Иван поправился, и Мише пришлось искать новый источник крупного дохода, — в отличие от мелкого, то есть отцовских карманов. Он нашел такой источник в библиотеке. Борн поддерживал чешских муз и покупал почти все, что выходило на чешском языке. Из красивых книжных шкафов, украшавших стены отцовского кабинета, Миша утаскивал то один, то другой томик, оставшиеся книги ставил чуть свободнее, чтобы заполнить пустоту, и шел со своей добычей к щедрому букинисту в Панской улице. Этот период был вершиной в жизни таинственного, безумно расточительного авантюриста: неуловимый, непостижимый, он неограниченно царствовал в своем уединении; отверженный всеми, он готовил миру страшную месть.

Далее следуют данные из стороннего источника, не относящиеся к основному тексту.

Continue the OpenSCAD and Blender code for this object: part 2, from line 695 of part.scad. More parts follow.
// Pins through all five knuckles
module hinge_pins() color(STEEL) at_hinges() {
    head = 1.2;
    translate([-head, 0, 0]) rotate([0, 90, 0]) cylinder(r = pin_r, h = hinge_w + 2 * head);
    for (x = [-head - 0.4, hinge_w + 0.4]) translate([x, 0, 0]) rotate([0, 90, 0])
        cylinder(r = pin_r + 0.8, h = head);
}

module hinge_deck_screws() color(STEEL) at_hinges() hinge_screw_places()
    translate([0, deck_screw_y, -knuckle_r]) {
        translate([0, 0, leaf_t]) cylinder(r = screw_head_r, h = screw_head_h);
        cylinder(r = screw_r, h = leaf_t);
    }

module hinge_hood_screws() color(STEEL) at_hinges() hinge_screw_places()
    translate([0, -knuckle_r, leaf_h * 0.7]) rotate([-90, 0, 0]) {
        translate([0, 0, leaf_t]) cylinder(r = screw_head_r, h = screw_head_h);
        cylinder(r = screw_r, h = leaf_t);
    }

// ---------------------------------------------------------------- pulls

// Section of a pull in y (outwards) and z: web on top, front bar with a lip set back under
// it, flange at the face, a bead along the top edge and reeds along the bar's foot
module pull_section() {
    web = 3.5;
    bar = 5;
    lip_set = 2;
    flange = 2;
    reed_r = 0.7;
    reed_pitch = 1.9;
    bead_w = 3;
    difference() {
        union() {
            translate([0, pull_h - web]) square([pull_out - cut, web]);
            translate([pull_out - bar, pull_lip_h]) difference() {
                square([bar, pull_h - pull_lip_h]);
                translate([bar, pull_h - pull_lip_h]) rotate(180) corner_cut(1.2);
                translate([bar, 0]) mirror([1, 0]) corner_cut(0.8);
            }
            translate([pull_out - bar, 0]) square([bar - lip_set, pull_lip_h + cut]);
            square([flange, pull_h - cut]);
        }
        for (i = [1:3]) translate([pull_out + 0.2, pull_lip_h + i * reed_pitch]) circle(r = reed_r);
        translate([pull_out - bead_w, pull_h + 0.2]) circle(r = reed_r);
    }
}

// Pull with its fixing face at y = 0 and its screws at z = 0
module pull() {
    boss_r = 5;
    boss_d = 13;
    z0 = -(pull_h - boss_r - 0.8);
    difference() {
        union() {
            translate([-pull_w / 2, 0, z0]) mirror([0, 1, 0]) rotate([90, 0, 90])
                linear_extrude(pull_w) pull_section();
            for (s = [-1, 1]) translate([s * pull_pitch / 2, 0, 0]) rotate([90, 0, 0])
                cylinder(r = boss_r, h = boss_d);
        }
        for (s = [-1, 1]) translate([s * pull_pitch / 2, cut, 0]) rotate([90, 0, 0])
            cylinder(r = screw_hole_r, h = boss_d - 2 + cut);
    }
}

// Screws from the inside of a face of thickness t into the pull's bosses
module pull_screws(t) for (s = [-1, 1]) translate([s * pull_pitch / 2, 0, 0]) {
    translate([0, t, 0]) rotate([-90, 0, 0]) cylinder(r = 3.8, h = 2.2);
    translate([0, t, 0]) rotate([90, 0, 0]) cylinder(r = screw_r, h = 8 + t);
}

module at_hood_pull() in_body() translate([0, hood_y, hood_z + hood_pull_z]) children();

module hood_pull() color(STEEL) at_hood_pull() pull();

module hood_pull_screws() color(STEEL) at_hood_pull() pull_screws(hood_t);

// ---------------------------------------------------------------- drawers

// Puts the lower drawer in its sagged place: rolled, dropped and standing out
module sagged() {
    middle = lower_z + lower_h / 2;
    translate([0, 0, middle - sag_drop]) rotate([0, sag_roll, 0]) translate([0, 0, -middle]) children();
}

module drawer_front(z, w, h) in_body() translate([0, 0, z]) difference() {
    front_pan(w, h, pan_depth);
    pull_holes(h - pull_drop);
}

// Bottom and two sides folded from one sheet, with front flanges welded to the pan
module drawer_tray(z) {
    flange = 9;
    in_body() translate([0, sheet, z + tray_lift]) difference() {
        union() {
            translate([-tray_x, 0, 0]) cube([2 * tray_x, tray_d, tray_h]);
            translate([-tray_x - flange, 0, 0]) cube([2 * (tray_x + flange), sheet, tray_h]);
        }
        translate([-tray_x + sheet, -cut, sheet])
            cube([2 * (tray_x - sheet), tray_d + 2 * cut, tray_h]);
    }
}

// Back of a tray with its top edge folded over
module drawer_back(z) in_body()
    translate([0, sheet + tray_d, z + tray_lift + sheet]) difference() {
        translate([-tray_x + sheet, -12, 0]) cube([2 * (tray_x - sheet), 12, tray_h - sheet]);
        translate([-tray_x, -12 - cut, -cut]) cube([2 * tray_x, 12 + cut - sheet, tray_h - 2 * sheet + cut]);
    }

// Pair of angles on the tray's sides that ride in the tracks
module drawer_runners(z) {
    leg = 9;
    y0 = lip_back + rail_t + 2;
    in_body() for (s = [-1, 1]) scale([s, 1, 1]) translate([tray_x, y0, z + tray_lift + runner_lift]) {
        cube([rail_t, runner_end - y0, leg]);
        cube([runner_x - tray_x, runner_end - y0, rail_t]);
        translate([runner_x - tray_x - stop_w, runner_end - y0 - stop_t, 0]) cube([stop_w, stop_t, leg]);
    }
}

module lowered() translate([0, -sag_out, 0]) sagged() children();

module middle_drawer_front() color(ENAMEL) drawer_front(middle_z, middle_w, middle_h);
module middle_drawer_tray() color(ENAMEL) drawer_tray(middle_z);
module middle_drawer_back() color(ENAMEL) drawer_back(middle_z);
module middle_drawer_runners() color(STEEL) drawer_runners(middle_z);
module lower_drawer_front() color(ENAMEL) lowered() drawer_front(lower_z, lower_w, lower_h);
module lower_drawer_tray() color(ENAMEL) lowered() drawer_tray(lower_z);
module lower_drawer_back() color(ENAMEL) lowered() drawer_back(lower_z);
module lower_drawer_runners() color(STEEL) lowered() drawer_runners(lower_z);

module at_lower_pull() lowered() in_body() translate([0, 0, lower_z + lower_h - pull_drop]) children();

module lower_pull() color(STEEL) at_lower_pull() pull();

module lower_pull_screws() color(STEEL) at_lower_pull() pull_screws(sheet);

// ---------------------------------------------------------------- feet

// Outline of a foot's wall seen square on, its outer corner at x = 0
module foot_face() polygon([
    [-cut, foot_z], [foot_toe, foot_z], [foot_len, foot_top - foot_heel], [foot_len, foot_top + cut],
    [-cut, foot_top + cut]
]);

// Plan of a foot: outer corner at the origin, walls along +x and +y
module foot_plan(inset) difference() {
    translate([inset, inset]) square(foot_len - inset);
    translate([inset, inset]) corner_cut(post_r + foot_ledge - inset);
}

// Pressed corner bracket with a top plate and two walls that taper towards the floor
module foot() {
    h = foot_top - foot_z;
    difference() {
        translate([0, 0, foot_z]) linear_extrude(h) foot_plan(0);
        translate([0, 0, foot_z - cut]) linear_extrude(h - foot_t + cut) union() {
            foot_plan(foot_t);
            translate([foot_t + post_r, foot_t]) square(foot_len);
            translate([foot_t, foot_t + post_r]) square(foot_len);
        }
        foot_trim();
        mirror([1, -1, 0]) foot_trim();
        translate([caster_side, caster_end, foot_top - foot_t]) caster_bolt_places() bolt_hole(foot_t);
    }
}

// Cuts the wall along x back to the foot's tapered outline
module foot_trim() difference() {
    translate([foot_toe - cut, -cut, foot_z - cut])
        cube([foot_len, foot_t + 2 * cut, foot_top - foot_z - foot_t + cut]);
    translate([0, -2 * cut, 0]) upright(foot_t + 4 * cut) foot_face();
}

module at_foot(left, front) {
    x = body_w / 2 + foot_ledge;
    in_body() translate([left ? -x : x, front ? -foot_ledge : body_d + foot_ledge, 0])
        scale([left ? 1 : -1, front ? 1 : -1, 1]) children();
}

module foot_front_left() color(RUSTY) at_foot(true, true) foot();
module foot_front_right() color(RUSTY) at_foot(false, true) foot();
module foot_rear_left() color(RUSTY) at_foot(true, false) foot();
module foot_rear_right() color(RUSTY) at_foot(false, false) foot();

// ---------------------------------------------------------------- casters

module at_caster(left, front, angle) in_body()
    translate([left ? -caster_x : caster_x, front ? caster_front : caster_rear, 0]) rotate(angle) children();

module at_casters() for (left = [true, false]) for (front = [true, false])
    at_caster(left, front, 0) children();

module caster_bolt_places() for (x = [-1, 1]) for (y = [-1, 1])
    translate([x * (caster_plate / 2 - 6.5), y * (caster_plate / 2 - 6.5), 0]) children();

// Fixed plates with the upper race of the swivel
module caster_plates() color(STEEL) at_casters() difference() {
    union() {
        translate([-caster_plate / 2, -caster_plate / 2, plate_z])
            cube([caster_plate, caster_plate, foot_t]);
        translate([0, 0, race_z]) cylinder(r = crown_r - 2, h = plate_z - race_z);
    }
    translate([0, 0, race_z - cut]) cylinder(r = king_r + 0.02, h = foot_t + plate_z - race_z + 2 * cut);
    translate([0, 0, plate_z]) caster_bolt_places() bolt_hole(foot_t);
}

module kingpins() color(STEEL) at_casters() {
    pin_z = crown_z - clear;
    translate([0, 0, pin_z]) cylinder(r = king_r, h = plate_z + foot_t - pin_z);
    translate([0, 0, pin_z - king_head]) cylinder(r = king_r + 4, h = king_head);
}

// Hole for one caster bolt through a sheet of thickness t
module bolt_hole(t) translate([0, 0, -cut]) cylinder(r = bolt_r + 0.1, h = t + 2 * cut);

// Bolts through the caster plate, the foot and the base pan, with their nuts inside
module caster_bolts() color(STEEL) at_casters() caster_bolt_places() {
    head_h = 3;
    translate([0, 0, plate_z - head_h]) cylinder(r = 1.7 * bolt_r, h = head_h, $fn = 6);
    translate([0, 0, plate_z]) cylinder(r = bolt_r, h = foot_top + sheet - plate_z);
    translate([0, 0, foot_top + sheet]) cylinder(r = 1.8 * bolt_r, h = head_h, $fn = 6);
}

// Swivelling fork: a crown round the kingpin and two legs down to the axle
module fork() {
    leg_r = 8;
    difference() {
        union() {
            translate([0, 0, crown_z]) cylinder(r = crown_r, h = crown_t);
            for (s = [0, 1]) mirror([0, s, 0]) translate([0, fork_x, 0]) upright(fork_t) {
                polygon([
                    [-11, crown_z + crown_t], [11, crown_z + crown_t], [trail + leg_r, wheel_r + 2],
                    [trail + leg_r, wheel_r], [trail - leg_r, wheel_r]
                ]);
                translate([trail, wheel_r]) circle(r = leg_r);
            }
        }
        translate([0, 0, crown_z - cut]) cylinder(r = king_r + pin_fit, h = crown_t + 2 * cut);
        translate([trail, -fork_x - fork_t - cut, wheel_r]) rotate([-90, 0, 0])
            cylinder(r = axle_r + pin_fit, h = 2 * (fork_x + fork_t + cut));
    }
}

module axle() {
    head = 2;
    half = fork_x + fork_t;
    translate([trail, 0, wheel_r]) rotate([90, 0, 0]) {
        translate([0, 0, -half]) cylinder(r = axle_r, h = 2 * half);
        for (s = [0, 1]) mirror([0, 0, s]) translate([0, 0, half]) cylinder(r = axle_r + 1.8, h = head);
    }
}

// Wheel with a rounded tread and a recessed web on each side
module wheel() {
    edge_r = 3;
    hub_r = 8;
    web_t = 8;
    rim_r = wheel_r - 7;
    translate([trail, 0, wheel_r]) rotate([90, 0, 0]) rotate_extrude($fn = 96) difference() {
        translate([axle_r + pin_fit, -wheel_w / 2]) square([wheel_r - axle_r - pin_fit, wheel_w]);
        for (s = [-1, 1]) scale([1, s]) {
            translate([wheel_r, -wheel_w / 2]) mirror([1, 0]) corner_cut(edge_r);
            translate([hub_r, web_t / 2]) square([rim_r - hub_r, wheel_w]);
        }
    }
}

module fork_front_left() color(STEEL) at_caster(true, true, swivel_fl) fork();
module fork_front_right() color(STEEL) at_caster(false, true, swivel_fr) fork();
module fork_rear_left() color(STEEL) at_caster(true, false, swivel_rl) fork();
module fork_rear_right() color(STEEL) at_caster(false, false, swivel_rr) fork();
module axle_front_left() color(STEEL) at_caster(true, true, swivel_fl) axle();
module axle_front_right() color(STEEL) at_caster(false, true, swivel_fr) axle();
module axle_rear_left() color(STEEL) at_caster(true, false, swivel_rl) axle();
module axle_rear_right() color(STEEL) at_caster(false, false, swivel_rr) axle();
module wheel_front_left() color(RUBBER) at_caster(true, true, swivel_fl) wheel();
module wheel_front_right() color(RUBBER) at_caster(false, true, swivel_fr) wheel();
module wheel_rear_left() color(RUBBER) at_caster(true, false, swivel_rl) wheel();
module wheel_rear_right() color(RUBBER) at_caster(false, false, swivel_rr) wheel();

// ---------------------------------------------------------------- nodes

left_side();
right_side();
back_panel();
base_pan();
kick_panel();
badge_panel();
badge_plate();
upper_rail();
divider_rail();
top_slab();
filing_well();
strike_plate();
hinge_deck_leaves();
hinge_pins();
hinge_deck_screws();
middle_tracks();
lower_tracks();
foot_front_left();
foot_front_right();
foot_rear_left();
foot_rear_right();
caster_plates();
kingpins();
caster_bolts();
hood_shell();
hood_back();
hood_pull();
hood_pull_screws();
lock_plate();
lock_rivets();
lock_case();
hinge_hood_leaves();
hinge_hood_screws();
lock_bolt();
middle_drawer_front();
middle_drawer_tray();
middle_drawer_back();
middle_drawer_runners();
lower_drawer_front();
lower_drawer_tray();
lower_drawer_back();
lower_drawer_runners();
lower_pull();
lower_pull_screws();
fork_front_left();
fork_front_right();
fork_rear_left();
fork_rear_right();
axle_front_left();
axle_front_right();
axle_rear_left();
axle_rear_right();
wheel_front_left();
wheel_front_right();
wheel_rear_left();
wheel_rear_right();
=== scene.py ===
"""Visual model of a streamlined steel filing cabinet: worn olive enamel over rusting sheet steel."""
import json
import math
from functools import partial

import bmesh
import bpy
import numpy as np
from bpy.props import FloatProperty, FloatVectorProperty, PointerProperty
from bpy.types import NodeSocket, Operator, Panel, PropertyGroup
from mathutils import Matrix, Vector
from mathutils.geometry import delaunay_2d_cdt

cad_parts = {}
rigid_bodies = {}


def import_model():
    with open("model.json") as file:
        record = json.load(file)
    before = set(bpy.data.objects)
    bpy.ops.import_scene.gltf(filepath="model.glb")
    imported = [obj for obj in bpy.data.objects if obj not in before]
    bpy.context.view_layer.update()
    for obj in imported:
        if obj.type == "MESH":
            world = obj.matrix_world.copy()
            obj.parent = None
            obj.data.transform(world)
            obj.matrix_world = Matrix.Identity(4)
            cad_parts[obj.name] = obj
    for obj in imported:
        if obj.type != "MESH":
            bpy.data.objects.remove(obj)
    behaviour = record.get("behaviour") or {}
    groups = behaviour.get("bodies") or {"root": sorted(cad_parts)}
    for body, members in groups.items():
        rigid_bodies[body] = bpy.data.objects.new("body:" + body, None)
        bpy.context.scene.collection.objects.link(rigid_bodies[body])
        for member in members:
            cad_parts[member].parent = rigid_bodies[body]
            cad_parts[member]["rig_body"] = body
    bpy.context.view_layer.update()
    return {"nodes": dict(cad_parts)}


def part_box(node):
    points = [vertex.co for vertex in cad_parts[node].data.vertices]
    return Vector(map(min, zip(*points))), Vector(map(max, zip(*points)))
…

По вечерам, когда отец с мачехой уходили в театр или в гости, Миша оставался, по существу, один во всей квартире. Ивана рано укладывали спать, тетя Бетуша, которая жила у своих родителей, уходила, как только малыш засыпал, служанки сидели с соседкой в кухне, и в эти поздние часы в просторных комнатах Борна было бы пусто, если бы тень человека со свечой в руке не бродила неслышно по комнатам, все рассматривая, исследуя, замечая: это Миша «делал обход», как он сам это называл, доискивался до всего, выяснял, где и что. Проходя мимо буфета, в стеклянных стенках которого отражалась его тонкая фигурка, он выпрямлялся, напрягал шейные мускулы и восклицал приглушенно: «Пора, пора!» Это было так романтично, что у него даже мурашки по спине пробегали. Потом он придвигал к буфету стул, взбирался на него и открывал верхнюю дверцу, за которой всегда стояла бутылка красного вина с бронзовой пробкой в виде собачьей головы. Отхлебнув из бутылки, Миша делал страшную гримасу, — вино было не сладкое и, стало быть, плохое, — ставил на место бутылку и стул и продолжал обход. Он обшаривал все: ящики ночных столиков, гардероб мачехи, содержимое ее сумочек и муфт — здесь тоже ему иногда удавалось поживиться одним, двумя крейцерами — корзинку с шитьем, вазу, куда бросали старые пуговицы. Он пробовал пальцем острия отцовских бритв, открывал все флаконы с духами и одеколоном и нюхал их, ударял пальцем по клавишам рояля и по струнам арфы, пытался открыть мачехин секретер, потом опять шел хлебнуть вина и, подкрепившись, начинал обыск сначала. В квартире было тихо, только из кухни доносился сдержанный женский смех, и слабый свет Мишиной свечки, чуть колеблясь, проплывал в безмолвных потемках. Безразличный, чужой в кругу своей семьи, Миша в такие минуты испытывал полное, безудержное счастье, становился самим собой, — никем не видимый, никому не противный, никем не осуждаемый, владыка ночи, властелин мира, в котором временно — днем — господствовали его враги.